• _Exercise directions_
Set down the whole listing verbatim.

start Dataset extract

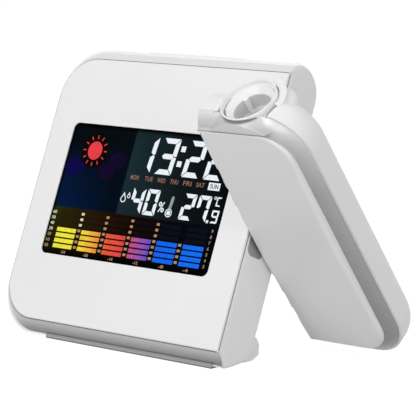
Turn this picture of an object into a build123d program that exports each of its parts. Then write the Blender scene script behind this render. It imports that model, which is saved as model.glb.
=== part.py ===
from build123d import *
from math import cos, radians, sin
import os

os.makedirs("parts", exist_ok=True)

# A projection alarm clock: a leaning body with a display, and beside it an arm that
# swings on a hinge and throws the time on a wall through a lens in its end.
# Millimetres and degrees. The origin lies on the floor, in the middle of the front foot.

# ---------------------------------------------------------------- driving dimensions
# Body, measured on its leaning face
body_width = 97.0
face_height = 91.5
slab_depth = 17.3
lean = 22.4
body_corner = 13.5
face_lift = 6.5            # lower edge of the face above the floor
face_reach = 7.8           # lower edge of the face in front of the origin
wall = 1.6                 # casing wall
face_plate = 2.0           # thickness of the face of either casing half
running_gap = 0.06         # round fits that turn or slide
seat_gap = 0.1             # pieces that drop into a pocket
part_line = 0.05           # between moulded halves

# Silver band round the face, and the housing behind it
band_start = 0.6
band_end = 4.4
band_flare = 3.7           # how far the band has spread where it meets the housing
band_crown = 0.45          # how much the band bulges
band_seat = 0.05
housing_flare = 4.6
rear_round = 9.7
housing_floor = 1.0        # flat underside above the floor

# Side panel at the hinge end
groove_start = 0.9
groove_end = 1.8
groove_depth = 0.7
panel_edge_round = 0.6
panel_inset = 1.0          # the panel stands back from the band's end
recess_height = 27.2
recess_corner = 2.5
recess_depth = 0.8
recess_front = 2.3
recess_back = 10.6
pocket_gap = 0.5           # round the hinge washer
end_wall = 1.0             # the housing's own wall behind the panel

# Display
window_left_margin = 10.7   # from the body's sides, lower edge and top to the window
window_right_margin = 11.8
window_bottom = 22.7
window_top_margin = 22.9
window_corner = 2.2
window_thickness = 1.1
window_sink = 0.3
window_ledge = 1.2
lcd_thickness = 1.5
backlight_thickness = 2.6
tray_wall = 0.7
tray_back = 1.0

# Circuit board and what stands on it
board_left_margin = 11.1
board_right_margin = 12.0
board_bottom = 25.4
board_top_margin = 6.5
board_thickness = 1.6
board_depth = 8.6
board_post_radius = 2.0
processor_size = 14.0
radio_chip_size = 6.0
driver_chip_size = 6.0
chip_thickness = 1.4
crystal_length = 8.0
capacitor_radius = 2.5
capacitor_height = 4.4
capacitor_pitch = 7.0

# Snooze bar
snooze_left_margin = 30.2   # from the body's sides to the bar
snooze_right_margin = 24.1
snooze_front = 5.4
snooze_back = 11.4
snooze_proud = 0.7
snooze_flange = 1.4
snooze_flange_rise = 1.1    # flange above the face's upper edge
snooze_gap = 0.2
snooze_travel = 0.7

# Rear buttons
button_names = ("mode_button", "set_button", "up_button", "down_button")
button_pitch = 14.0
button_row_x = 3.0
button_row_drop = 17.5      # the row below the face's upper edge
button_radius = 3.0
button_flange = 0.8
button_proud = 0.9
button_gap = 0.15
button_lip = 0.9
switch_size = 6.0
switch_height = 2.2
plunger_radius = 1.6
plunger_height = 1.2
switch_gap = 1.0           # between a button's stem and the switch under it

# Battery bay
cell_radius = 5.25
cell_length = 43.5
nub_radius = 1.9
nub_length = 1.0
cell_depth = 10.5
cell_lower = 7.4
cell_pitch = 10.7
bay_wall = 1.2
door_bottom = 2.0
door_top = 23.6
door_thickness = 1.4
grip_width = 12.0
grip_height = 5.0
door_gap = 0.2
contact_thickness = 0.4
contact_size = 8.0
spring_length = 3.8
spring_radius = 2.4
spring_wire = 0.35
spring_pitch = 0.95

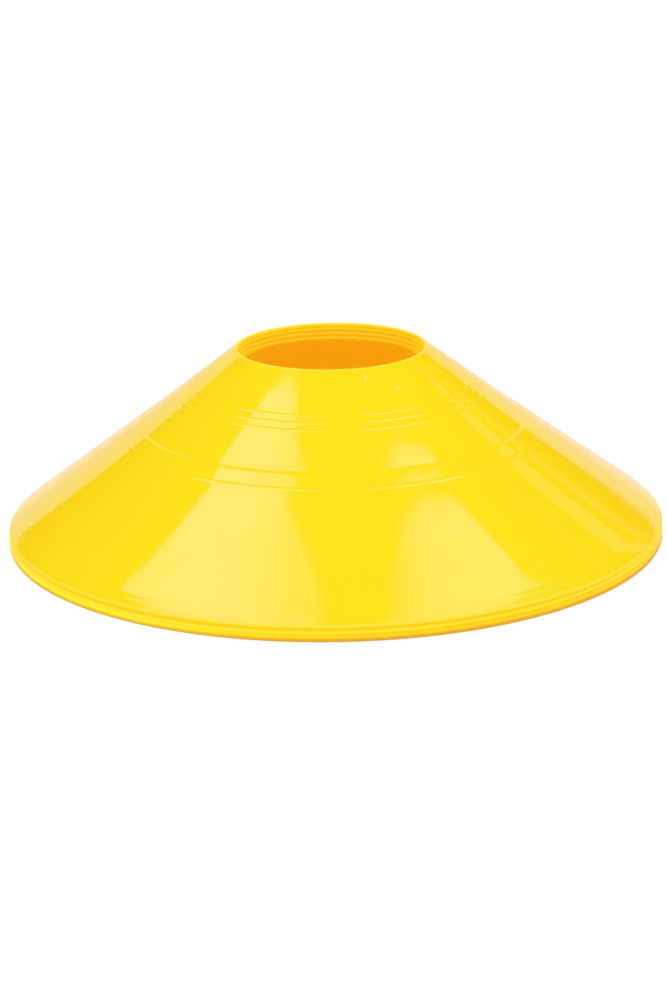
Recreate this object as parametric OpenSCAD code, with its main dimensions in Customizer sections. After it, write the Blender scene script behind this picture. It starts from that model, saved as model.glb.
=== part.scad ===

end Dataset extract

• _Correct answer_
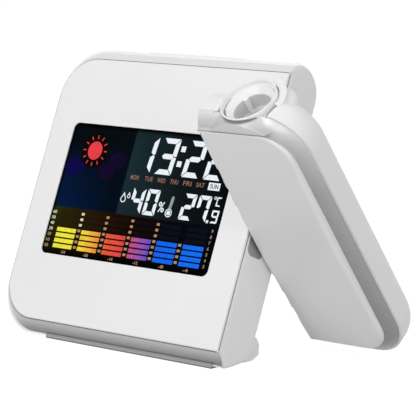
Turn this picture of an object into a build123d program that exports each of its parts. Then write the Blender scene script behind this render. It imports that model, which is saved as model.glb.
=== part.py ===
from build123d import *
from math import cos, radians, sin
import os

os.makedirs("parts", exist_ok=True)

# A projection alarm clock: a leaning body with a display, and beside it an arm that
# swings on a hinge and throws the time on a wall through a lens in its end.
# Millimetres and degrees. The origin lies on the floor, in the middle of the front foot.

# ---------------------------------------------------------------- driving dimensions
# Body, measured on its leaning face
body_width = 97.0
face_height = 91.5
slab_depth = 17.3
lean = 22.4
body_corner = 13.5
face_lift = 6.5            # lower edge of the face above the floor
face_reach = 7.8           # lower edge of the face in front of the origin
wall = 1.6                 # casing wall
face_plate = 2.0           # thickness of the face of either casing half
running_gap = 0.06         # round fits that turn or slide
seat_gap = 0.1             # pieces that drop into a pocket
part_line = 0.05           # between moulded halves

# Silver band round the face, and the housing behind it
band_start = 0.6
band_end = 4.4
band_flare = 3.7           # how far the band has spread where it meets the housing
band_crown = 0.45          # how much the band bulges
band_seat = 0.05
housing_flare = 4.6
rear_round = 9.7
housing_floor = 1.0        # flat underside above the floor

# Side panel at the hinge end
groove_start = 0.9
groove_end = 1.8
groove_depth = 0.7
panel_edge_round = 0.6
panel_inset = 1.0          # the panel stands back from the band's end
recess_height = 27.2
recess_corner = 2.5
recess_depth = 0.8
recess_front = 2.3
recess_back = 10.6
pocket_gap = 0.5           # round the hinge washer
end_wall = 1.0             # the housing's own wall behind the panel

# Display
window_left_margin = 10.7   # from the body's sides, lower edge and top to the window
window_right_margin = 11.8
window_bottom = 22.7
window_top_margin = 22.9
window_corner = 2.2
window_thickness = 1.1
window_sink = 0.3
window_ledge = 1.2
lcd_thickness = 1.5
backlight_thickness = 2.6
tray_wall = 0.7
tray_back = 1.0

# Circuit board and what stands on it
board_left_margin = 11.1
board_right_margin = 12.0
board_bottom = 25.4
board_top_margin = 6.5
board_thickness = 1.6
board_depth = 8.6
board_post_radius = 2.0
processor_size = 14.0
radio_chip_size = 6.0
driver_chip_size = 6.0
chip_thickness = 1.4
crystal_length = 8.0
capacitor_radius = 2.5
capacitor_height = 4.4
capacitor_pitch = 7.0

# Snooze bar
snooze_left_margin = 30.2   # from the body's sides to the bar
snooze_right_margin = 24.1
snooze_front = 5.4
snooze_back = 11.4
snooze_proud = 0.7
snooze_flange = 1.4
snooze_flange_rise = 1.1    # flange above the face's upper edge
snooze_gap = 0.2
snooze_travel = 0.7

# Rear buttons
button_names = ("mode_button", "set_button", "up_button", "down_button")
button_pitch = 14.0
button_row_x = 3.0
button_row_drop = 17.5      # the row below the face's upper edge
button_radius = 3.0
button_flange = 0.8
button_proud = 0.9
button_gap = 0.15
button_lip = 0.9
switch_size = 6.0
switch_height = 2.2
plunger_radius = 1.6
plunger_height = 1.2
switch_gap = 1.0           # between a button's stem and the switch under it

# Battery bay
cell_radius = 5.25
cell_length = 43.5
nub_radius = 1.9
nub_length = 1.0
cell_depth = 10.5
cell_lower = 7.4
cell_pitch = 10.7
bay_wall = 1.2
door_bottom = 2.0
door_top = 23.6
door_thickness = 1.4
grip_width = 12.0
grip_height = 5.0
door_gap = 0.2
contact_thickness = 0.4
contact_size = 8.0
spring_length = 3.8
spring_radius = 2.4
spring_wire = 0.35
spring_pitch = 0.95

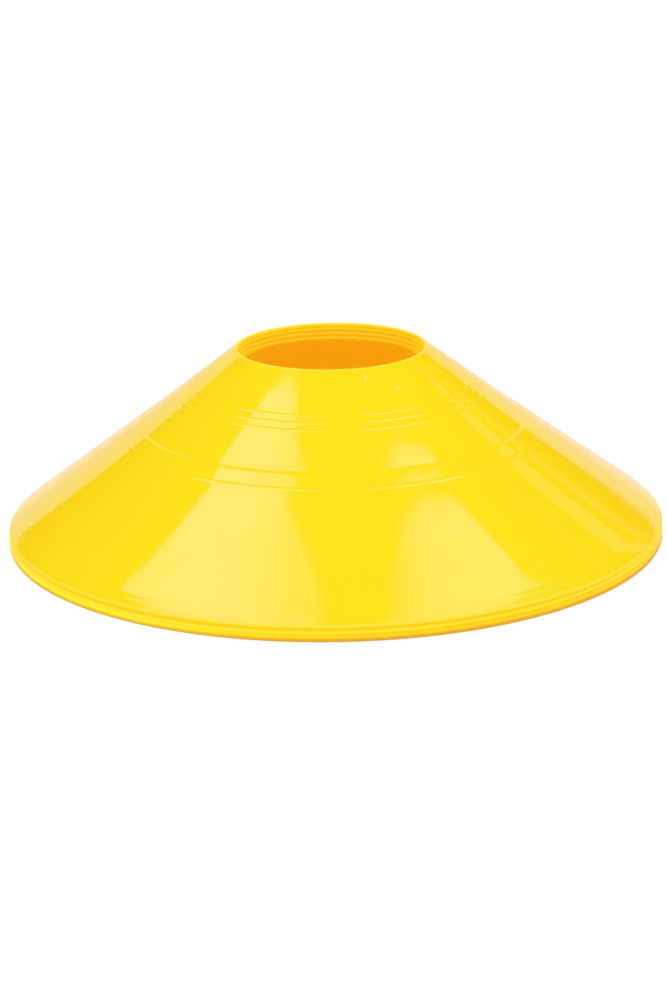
Recreate this object as parametric OpenSCAD code, with its main dimensions in Customizer sections. After it, write the Blender scene script behind this picture. It starts from that model, saved as model.glb.
=== part.scad ===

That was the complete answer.